Charity goes glam: Ladies and GENTS don high heels for Battersea Park fun run

Battersea Park played host to a fun run with a difference, as men and women donned high heels to raise money for an HIV charity on Saturday.

More than a hundred participants turned out for Hope in Heels fundraiser in fancy dress and, most importantly their high heels, to run a circuit of the leafy Battersea Park.

Event organiser and personal trainer Sarah O’Neill, 34, from Streatham Hill, said: “We started with a warm up to Beyoncé tunes, everybody strutting their stuff in their heels.

“Then we did a 2.4 kilometre run-walk-totter-swagger, with lots of entertainment on the way.”

Butlers in the buff sign-posted the route and cheered runners on, while drag queens dished out sweets and vodka jellies.

An extensive warm up session kicked off proceedings, featuring tips and tricks from high heel guru Chyna Whyne and dance routines by Urban Play.

After hearing about the event from a friend, Chyna said she simply had to get involved.

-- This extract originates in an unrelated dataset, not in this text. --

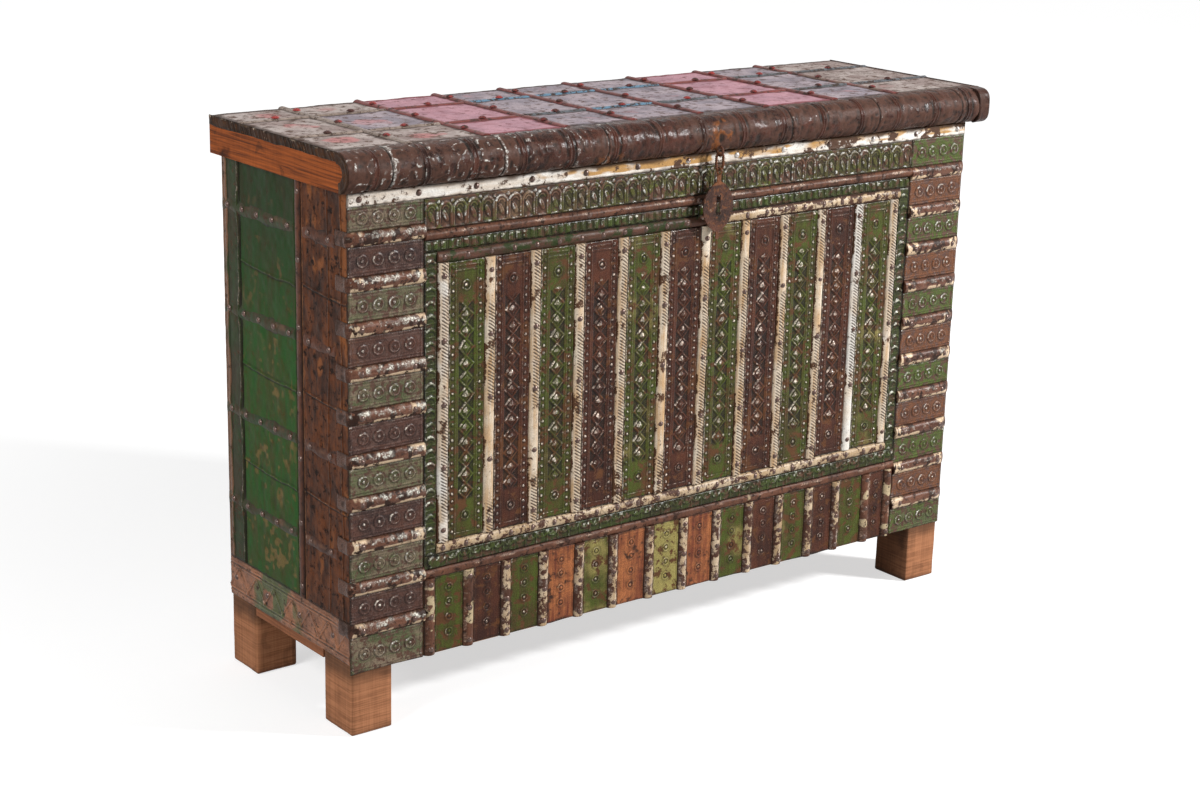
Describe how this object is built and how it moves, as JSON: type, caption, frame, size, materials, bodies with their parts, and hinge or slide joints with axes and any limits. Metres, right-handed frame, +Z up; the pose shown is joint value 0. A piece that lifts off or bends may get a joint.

She told SWLondoner: “It’s just been amazing. There have been men and women, in high heels, and we’ve just had an absolute laugh, we’ve had an absolute ball.”

Kostas Paschalis, a dancer from Urban Play, said: “I think the event is just amazing – the energy, everybody getting together for the cause, dancers and people walking in heels, running in heels, it’s crazy!”

A steady supplies of massages, makeovers and prosecco meant the after party went swimmingly, and it was all topped up with the quintessential British staple – a raffle.

The event is expected to raise more than £9,000 for HOPEHIV, which supports young people affected by HIV and AIDS in sub-Saharan Africa.

Sarah explained: “They are a charity that is really dear to my heart. I’ve been out to Africa three times now and seen the work they do on the ground.

“It’s absolutely phenomenal; some amazing people doing some incredible projects.”

There are currently around 14.8 million children in sub-Saharan Africa who have lost their parents to HIV and AIDS.

The charity aims to harness young people’s potential to lead change and create a better future for themselves and their families.